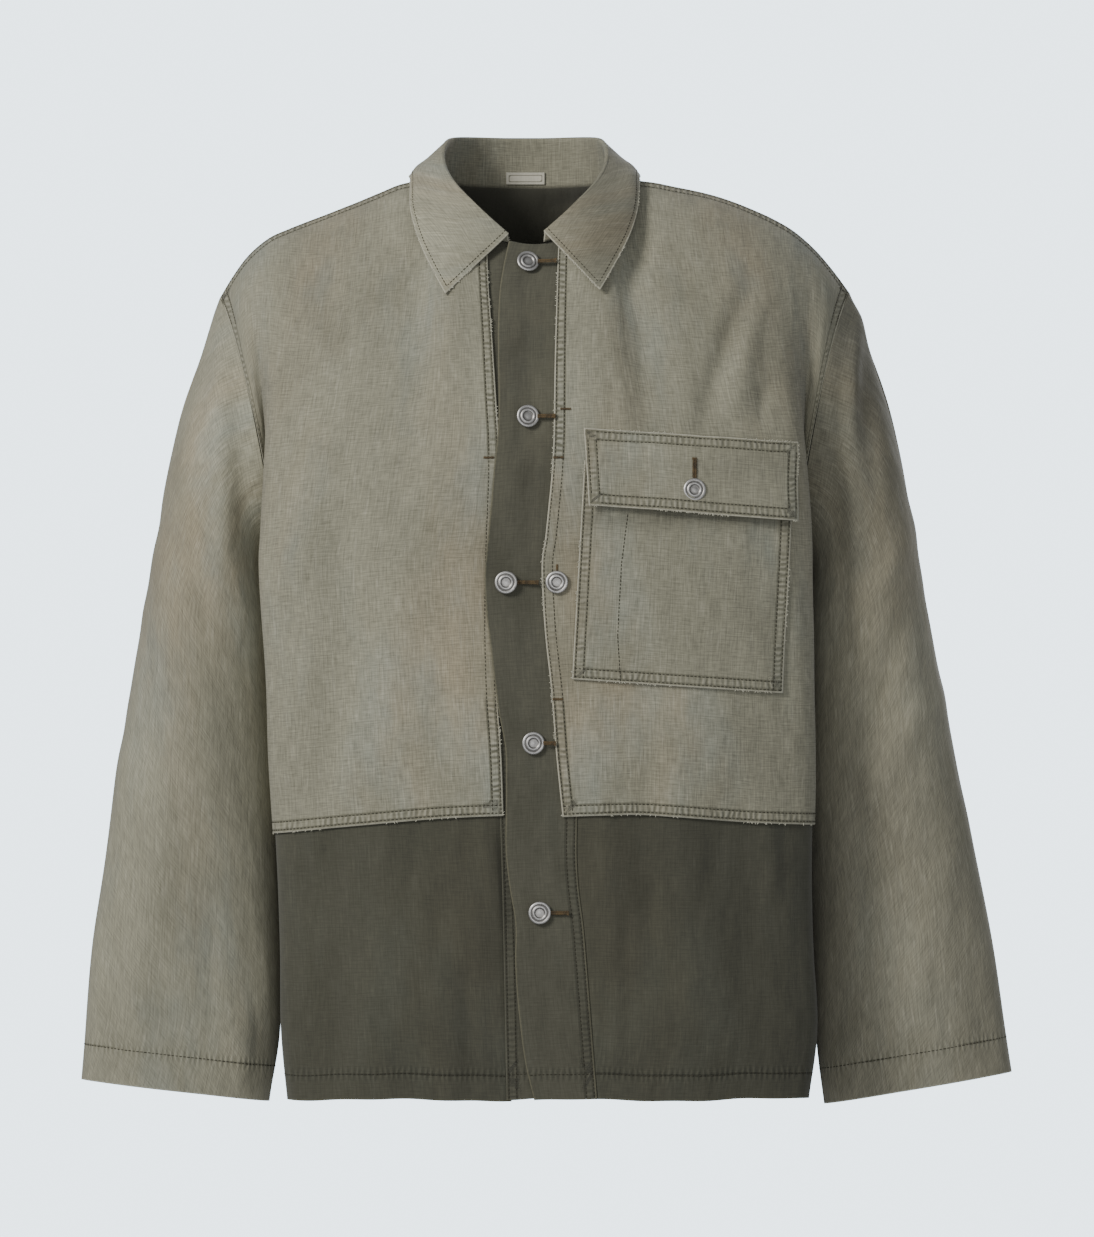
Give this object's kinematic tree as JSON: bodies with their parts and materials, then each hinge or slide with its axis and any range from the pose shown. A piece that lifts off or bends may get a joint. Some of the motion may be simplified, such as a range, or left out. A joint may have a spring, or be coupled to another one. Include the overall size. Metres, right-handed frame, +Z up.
{
  "type": "worn work jacket",
  "caption": "Long-sleeved work jacket of light panels lapped over dark ones, filled out with no wearer, with a button front, turn-down collar and flapped chest pocket.",
  "frame": {"origin": "where the shoulders carry it: between the high points of the shoulder seams, at the base of the neck", "axes": "+Z up, the front faces -Y, the wearer's left is at +X"},
  "size_m": [0.732, 0.2562, 0.7609],
  "materials": {
    "washed_khaki": "washed ripstop cotton, faded and worn pale at the edges",
    "dark_olive": "dark olive cotton, softly worn",
    "cream_tab": "woven tape, blank",
    "pewter": "antiqued satin metal"
  },
  "bodies": {
    "root": {"front_right": "washed_khaki", "front_left": "washed_khaki", "back": "washed_khaki", "sleeve_right": "washed_khaki", "sleeve_left": "washed_khaki", "collar": "washed_khaki", "pocket": "washed_khaki", "pocket_flap": "washed_khaki", "lower_front_right": "dark_olive", "lower_front_left": "dark_olive", "lower_back": "dark_olive", "placket_left": "dark_olive", "placket_right": "dark_olive", "label": "cream_tab", "button_1": "pewter", "button_2": "pewter", "button_3": "pewter", "button_4": "pewter", "button_5": "pewter", "button_6": "pewter", "button_7": "pewter"}
  },
  "joints": []
}
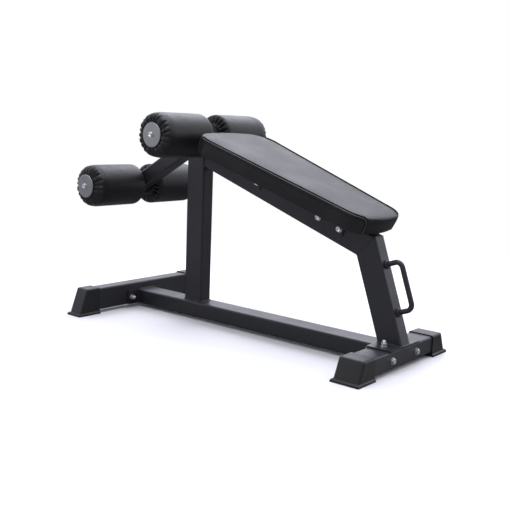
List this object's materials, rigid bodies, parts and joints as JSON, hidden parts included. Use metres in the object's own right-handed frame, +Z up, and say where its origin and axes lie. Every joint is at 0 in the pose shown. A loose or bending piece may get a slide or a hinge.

===============

▸ **STATED EXERCISE**: Repeat the entries shown above, every one, word for word.

▸ **COMPLETE ANSWER**:
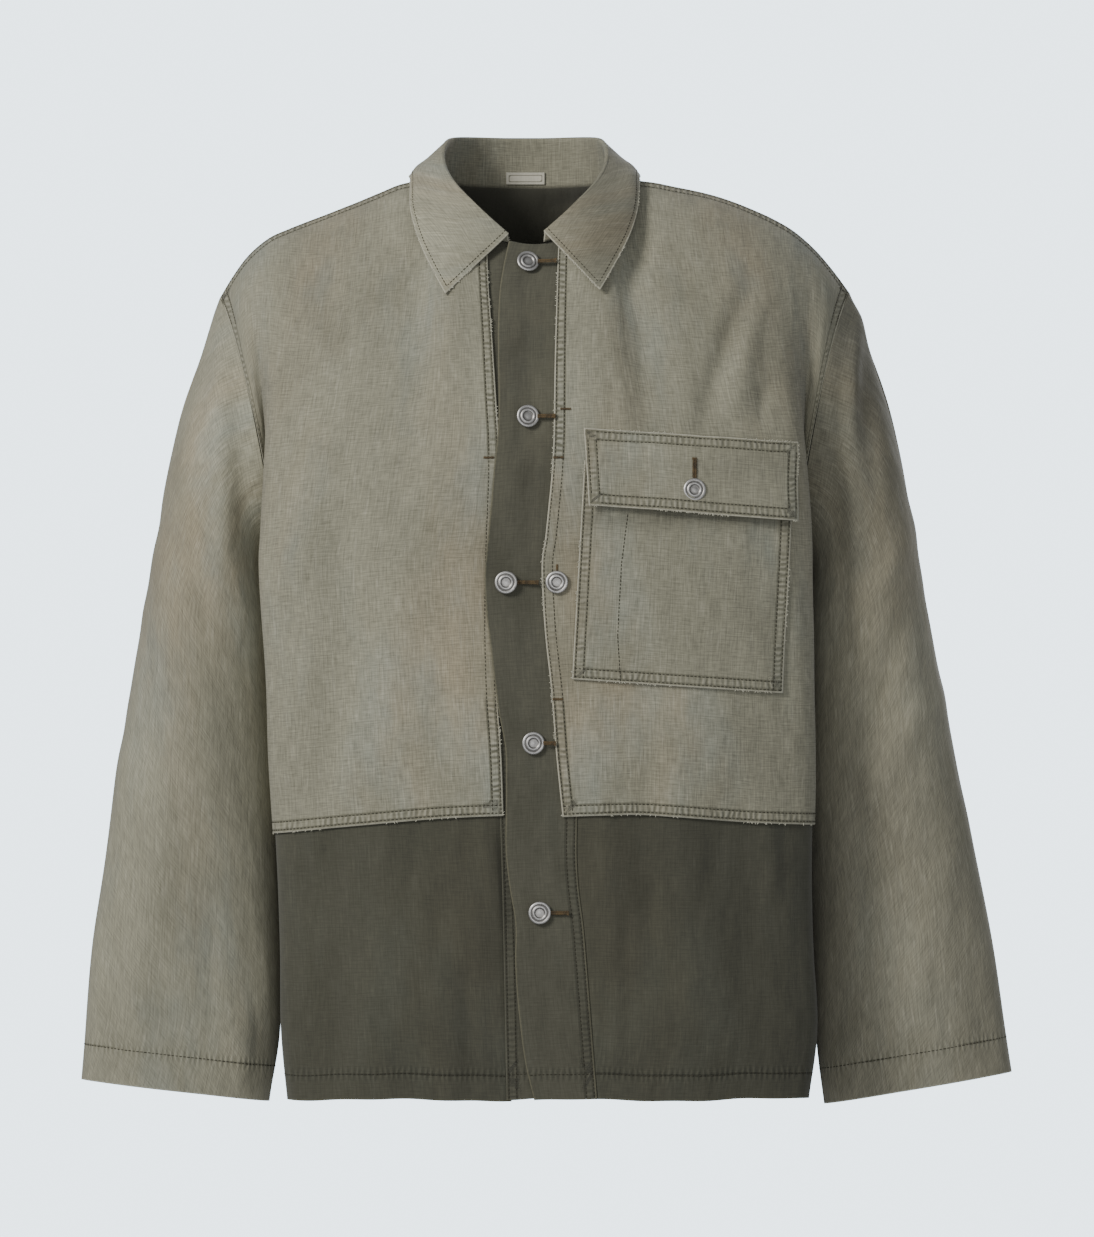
Give this object's kinematic tree as JSON: bodies with their parts and materials, then each hinge or slide with its axis and any range from the pose shown. A piece that lifts off or bends may get a joint. Some of the motion may be simplified, such as a range, or left out. A joint may have a spring, or be coupled to another one. Include the overall size. Metres, right-handed frame, +Z up.
{
  "type": "worn work jacket",
  "caption": "Long-sleeved work jacket of light panels lapped over dark ones, filled out with no wearer, with a button front, turn-down collar and flapped chest pocket.",
  "frame": {"origin": "where the shoulders carry it: between the high points of the shoulder seams, at the base of the neck", "axes": "+Z up, the front faces -Y, the wearer's left is at +X"},
  "size_m": [0.732, 0.2562, 0.7609],
  "materials": {
    "washed_khaki": "washed ripstop cotton, faded and worn pale at the edges",
    "dark_olive": "dark olive cotton, softly worn",
    "cream_tab": "woven tape, blank",
    "pewter": "antiqued satin metal"
  },
  "bodies": {
    "root": {"front_right": "washed_khaki", "front_left": "washed_khaki", "back": "washed_khaki", "sleeve_right": "washed_khaki", "sleeve_left": "washed_khaki", "collar": "washed_khaki", "pocket": "washed_khaki", "pocket_flap": "washed_khaki", "lower_front_right": "dark_olive", "lower_front_left": "dark_olive", "lower_back": "dark_olive", "placket_left": "dark_olive", "placket_right": "dark_olive", "label": "cream_tab", "button_1": "pewter", "button_2": "pewter", "button_3": "pewter", "button_4": "pewter", "button_5": "pewter", "button_6": "pewter", "button_7": "pewter"}
  },
  "joints": []
}
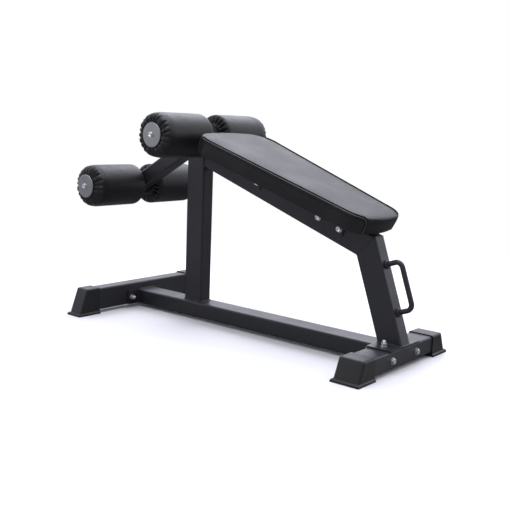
List this object's materials, rigid bodies, parts and joints as JSON, hidden parts included. Use metres in the object's own right-handed frame, +Z up, and say where its origin and axes lie. Every joint is at 0 in the pose shown. A loose or bending piece may get a slide or a hinge.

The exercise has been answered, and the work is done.